Output the lines that follow exactly as they are.

Data lines:
>> start
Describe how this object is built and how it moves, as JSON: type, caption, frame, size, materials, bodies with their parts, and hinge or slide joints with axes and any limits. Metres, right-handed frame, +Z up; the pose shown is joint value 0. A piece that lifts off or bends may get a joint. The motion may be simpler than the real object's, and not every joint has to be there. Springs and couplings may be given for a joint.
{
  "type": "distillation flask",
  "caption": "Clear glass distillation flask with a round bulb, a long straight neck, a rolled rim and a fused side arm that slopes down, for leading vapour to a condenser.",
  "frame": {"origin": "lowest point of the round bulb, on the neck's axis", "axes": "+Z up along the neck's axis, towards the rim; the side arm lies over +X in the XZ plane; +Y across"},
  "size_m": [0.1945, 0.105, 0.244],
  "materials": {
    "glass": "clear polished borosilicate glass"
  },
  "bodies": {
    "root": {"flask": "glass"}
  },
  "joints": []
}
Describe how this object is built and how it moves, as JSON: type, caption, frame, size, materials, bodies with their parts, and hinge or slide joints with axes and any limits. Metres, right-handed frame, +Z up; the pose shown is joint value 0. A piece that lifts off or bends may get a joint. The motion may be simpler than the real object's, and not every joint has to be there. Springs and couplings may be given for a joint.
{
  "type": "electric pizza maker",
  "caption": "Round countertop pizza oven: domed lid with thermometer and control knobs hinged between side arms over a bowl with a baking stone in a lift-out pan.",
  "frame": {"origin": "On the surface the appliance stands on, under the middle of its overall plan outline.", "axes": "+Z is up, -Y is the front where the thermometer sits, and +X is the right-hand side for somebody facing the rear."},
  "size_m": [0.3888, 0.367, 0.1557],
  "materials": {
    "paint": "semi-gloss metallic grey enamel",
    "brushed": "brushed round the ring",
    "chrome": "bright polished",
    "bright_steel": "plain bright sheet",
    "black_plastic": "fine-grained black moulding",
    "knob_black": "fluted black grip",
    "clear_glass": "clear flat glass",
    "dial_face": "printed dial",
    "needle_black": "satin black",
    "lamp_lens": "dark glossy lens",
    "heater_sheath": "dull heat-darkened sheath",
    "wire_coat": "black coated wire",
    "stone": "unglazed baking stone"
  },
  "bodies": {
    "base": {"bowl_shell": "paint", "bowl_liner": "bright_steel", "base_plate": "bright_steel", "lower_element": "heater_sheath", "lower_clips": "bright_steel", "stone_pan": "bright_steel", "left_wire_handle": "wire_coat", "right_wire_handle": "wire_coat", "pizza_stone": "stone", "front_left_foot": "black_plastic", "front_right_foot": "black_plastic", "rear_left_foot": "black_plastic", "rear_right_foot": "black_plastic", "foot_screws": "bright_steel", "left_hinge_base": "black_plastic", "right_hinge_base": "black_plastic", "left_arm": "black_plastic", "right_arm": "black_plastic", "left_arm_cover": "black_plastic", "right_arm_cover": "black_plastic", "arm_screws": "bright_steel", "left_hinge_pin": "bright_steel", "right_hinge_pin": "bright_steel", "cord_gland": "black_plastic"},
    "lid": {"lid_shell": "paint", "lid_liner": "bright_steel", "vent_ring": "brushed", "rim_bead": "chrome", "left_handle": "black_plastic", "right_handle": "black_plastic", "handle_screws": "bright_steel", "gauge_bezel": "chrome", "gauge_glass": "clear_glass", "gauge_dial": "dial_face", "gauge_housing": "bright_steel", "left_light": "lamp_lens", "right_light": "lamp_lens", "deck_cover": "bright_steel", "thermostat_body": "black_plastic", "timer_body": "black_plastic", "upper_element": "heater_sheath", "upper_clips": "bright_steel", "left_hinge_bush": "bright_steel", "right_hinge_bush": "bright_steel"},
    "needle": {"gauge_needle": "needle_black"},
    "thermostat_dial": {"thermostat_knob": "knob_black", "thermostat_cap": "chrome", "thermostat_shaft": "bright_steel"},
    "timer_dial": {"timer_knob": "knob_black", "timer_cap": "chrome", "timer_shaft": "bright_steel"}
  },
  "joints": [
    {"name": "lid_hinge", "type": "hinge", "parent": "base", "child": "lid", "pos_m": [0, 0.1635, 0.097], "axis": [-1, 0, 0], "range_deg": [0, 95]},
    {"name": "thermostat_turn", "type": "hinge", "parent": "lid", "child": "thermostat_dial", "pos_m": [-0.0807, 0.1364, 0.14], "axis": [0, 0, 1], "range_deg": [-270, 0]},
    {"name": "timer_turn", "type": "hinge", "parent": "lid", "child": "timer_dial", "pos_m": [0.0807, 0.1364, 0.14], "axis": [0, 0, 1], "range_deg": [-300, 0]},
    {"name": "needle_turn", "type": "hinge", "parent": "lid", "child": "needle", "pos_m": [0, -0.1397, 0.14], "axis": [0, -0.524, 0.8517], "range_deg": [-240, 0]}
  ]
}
>> end
Response:
Describe how this object is built and how it moves, as JSON: type, caption, frame, size, materials, bodies with their parts, and hinge or slide joints with axes and any limits. Metres, right-handed frame, +Z up; the pose shown is joint value 0. A piece that lifts off or bends may get a joint. The motion may be simpler than the real object's, and not every joint has to be there. Springs and couplings may be given for a joint.
{
  "type": "distillation flask",
  "caption": "Clear glass distillation flask with a round bulb, a long straight neck, a rolled rim and a fused side arm that slopes down, for leading vapour to a condenser.",
  "frame": {"origin": "lowest point of the round bulb, on the neck's axis", "axes": "+Z up along the neck's axis, towards the rim; the side arm lies over +X in the XZ plane; +Y across"},
  "size_m": [0.1945, 0.105, 0.244],
  "materials": {
    "glass": "clear polished borosilicate glass"
  },
  "bodies": {
    "root": {"flask": "glass"}
  },
  "joints": []
}
Describe how this object is built and how it moves, as JSON: type, caption, frame, size, materials, bodies with their parts, and hinge or slide joints with axes and any limits. Metres, right-handed frame, +Z up; the pose shown is joint value 0. A piece that lifts off or bends may get a joint. The motion may be simpler than the real object's, and not every joint has to be there. Springs and couplings may be given for a joint.
{
  "type": "electric pizza maker",
  "caption": "Round countertop pizza oven: domed lid with thermometer and control knobs hinged between side arms over a bowl with a baking stone in a lift-out pan.",
  "frame": {"origin": "On the surface the appliance stands on, under the middle of its overall plan outline.", "axes": "+Z is up, -Y is the front where the thermometer sits, and +X is the right-hand side for somebody facing the rear."},
  "size_m": [0.3888, 0.367, 0.1557],
  "materials": {
    "paint": "semi-gloss metallic grey enamel",
    "brushed": "brushed round the ring",
    "chrome": "bright polished",
    "bright_steel": "plain bright sheet",
    "black_plastic": "fine-grained black moulding",
    "knob_black": "fluted black grip",
    "clear_glass": "clear flat glass",
    "dial_face": "printed dial",
    "needle_black": "satin black",
    "lamp_lens": "dark glossy lens",
    "heater_sheath": "dull heat-darkened sheath",
    "wire_coat": "black coated wire",
    "stone": "unglazed baking stone"
  },
  "bodies": {
    "base": {"bowl_shell": "paint", "bowl_liner": "bright_steel", "base_plate": "bright_steel", "lower_element": "heater_sheath", "lower_clips": "bright_steel", "stone_pan": "bright_steel", "left_wire_handle": "wire_coat", "right_wire_handle": "wire_coat", "pizza_stone": "stone", "front_left_foot": "black_plastic", "front_right_foot": "black_plastic", "rear_left_foot": "black_plastic", "rear_right_foot": "black_plastic", "foot_screws": "bright_steel", "left_hinge_base": "black_plastic", "right_hinge_base": "black_plastic", "left_arm": "black_plastic", "right_arm": "black_plastic", "left_arm_cover": "black_plastic", "right_arm_cover": "black_plastic", "arm_screws": "bright_steel", "left_hinge_pin": "bright_steel", "right_hinge_pin": "bright_steel", "cord_gland": "black_plastic"},
    "lid": {"lid_shell": "paint", "lid_liner": "bright_steel", "vent_ring": "brushed", "rim_bead": "chrome", "left_handle": "black_plastic", "right_handle": "black_plastic", "handle_screws": "bright_steel", "gauge_bezel": "chrome", "gauge_glass": "clear_glass", "gauge_dial": "dial_face", "gauge_housing": "bright_steel", "left_light": "lamp_lens", "right_light": "lamp_lens", "deck_cover": "bright_steel", "thermostat_body": "black_plastic", "timer_body": "black_plastic", "upper_element": "heater_sheath", "upper_clips": "bright_steel", "left_hinge_bush": "bright_steel", "right_hinge_bush": "bright_steel"},
    "needle": {"gauge_needle": "needle_black"},
    "thermostat_dial": {"thermostat_knob": "knob_black", "thermostat_cap": "chrome", "thermostat_shaft": "bright_steel"},
    "timer_dial": {"timer_knob": "knob_black", "timer_cap": "chrome", "timer_shaft": "bright_steel"}
  },
  "joints": [
    {"name": "lid_hinge", "type": "hinge", "parent": "base", "child": "lid", "pos_m": [0, 0.1635, 0.097], "axis": [-1, 0, 0], "range_deg": [0, 95]},
    {"name": "thermostat_turn", "type": "hinge", "parent": "lid", "child": "thermostat_dial", "pos_m": [-0.0807, 0.1364, 0.14], "axis": [0, 0, 1], "range_deg": [-270, 0]},
    {"name": "timer_turn", "type": "hinge", "parent": "lid", "child": "timer_dial", "pos_m": [0.0807, 0.1364, 0.14], "axis": [0, 0, 1], "range_deg": [-300, 0]},
    {"name": "needle_turn", "type": "hinge", "parent": "lid", "child": "needle", "pos_m": [0, -0.1397, 0.14], "axis": [0, -0.524, 0.8517], "range_deg": [-240, 0]}
  ]
}